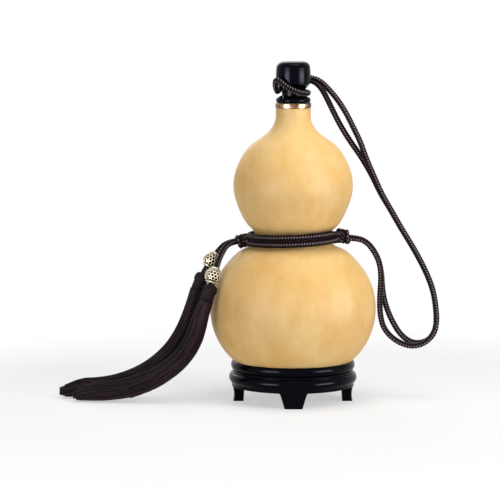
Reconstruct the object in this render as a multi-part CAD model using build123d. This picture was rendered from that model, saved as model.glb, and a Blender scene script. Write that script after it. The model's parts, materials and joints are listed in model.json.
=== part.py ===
from build123d import *
import math
import os

# A hollow dried gourd used as a drinking bottle. It stands in a turned, black
# lacquered ring stand. A black lacquered lid screws into a brass collar in its
# neck. One braided cord is wound round the waist, hangs as a carrying sling
# that is noosed round the lid, and ends at two beads and two tassels.
# Millimetres, +Z up, origin on the gourd's axis at the plane of the stand's feet.
# -Y is the front, -X is the side of the tassels, +X is the side of the sling.

# Gourd
GOURD_BOTTOM_Z = 14.0
LOWER_R = 58.0
WAIST_Z = 115.2
WAIST_R = 26.8
UPPER_R = 41.7
NECK_R = 12.2
NECK_TOP_Z = 205.7
GOURD_WALL = 4.0
LINING_T = 0.6
GLUE_GAP = 0.05

# Each outline point is a share of the way out from the narrower radius to the wider one of
# its stretch, and a share of the height between the gourd's bottom and waist, or between its
# waist and the neck's top. The stretches run from the bottom to the lower bulb's widest, on
# to the waist, on to the upper bulb's widest, and on to the neck.
BOTTOM_SHARES = [
    (0.5, 0.063),
    (0.8, 0.191),
    (1.0, 0.474),
]
SHOULDER_SHARES = [
    (0.7955, 0.741),
    (0.5538, 0.839),
    (0.2564, 0.914),
    (0.06, 0.944),
    (0.013, 0.964),
]
CHIN_SHARES = [
    (0.0513, 0.05),
    (0.2444, 0.083),
    (0.6362, 0.182),
    (1.0, 0.388),
]
CROWN_SHARES = [
    (0.8352, 0.602),
    (0.5701, 0.717),
    (0.115, 0.836),
    (0.038, 0.882),
]
NECK_STRAIGHT = 6.5
OUTLINE_SAMPLES = 1000

# Brass collar glued into the neck, with the female thread
COLLAR_R = 12.6
COLLAR_H = 3.6
COLLAR_EDGE = 0.6
SPIGOT_R = 9.0
SPIGOT_L = 13.0
THREAD_CREST_R = 7.5
THREAD_DEPTH = 0.8
THREAD_PITCH = 3.0
THREAD_ROOT_W = 1.5
THREAD_CREST_W = 0.8
THREAD_GAP = 0.25
THREAD_BITE = 0.3
THREAD_START_ANGLE = 37.0

# Lid: black lacquered wood, with a brass plug that carries the male thread
LID_GAP = 0.2
FLANGE_R = 12.1
FLANGE_H = 3.3
FLANGE_CONE_H = 1.6
GROOVE_R = 7.9
GROOVE_H = 3.6
KNOB_R = 11.8
KNOB_SWELL = 0.3
KNOB_TAPER_H = 4.6
KNOB_H = 19.8
KNOB_EDGE = 4.2
PLUG_L = 10.4
PLUG_WALL = 1.5
TANG_R = 5.4
TANG_L = 13.0
TANG_CHAMFER = 0.8
SEAL_T = 1.2
SEAL_IN_R = 8.6
SEAL_OUT_R = 10.8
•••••
## YOUR OBJECTIVE:
Check each line of the data above for the string "from", then report how many lines have it, with no other words.

## CORRECT ANSWER:
4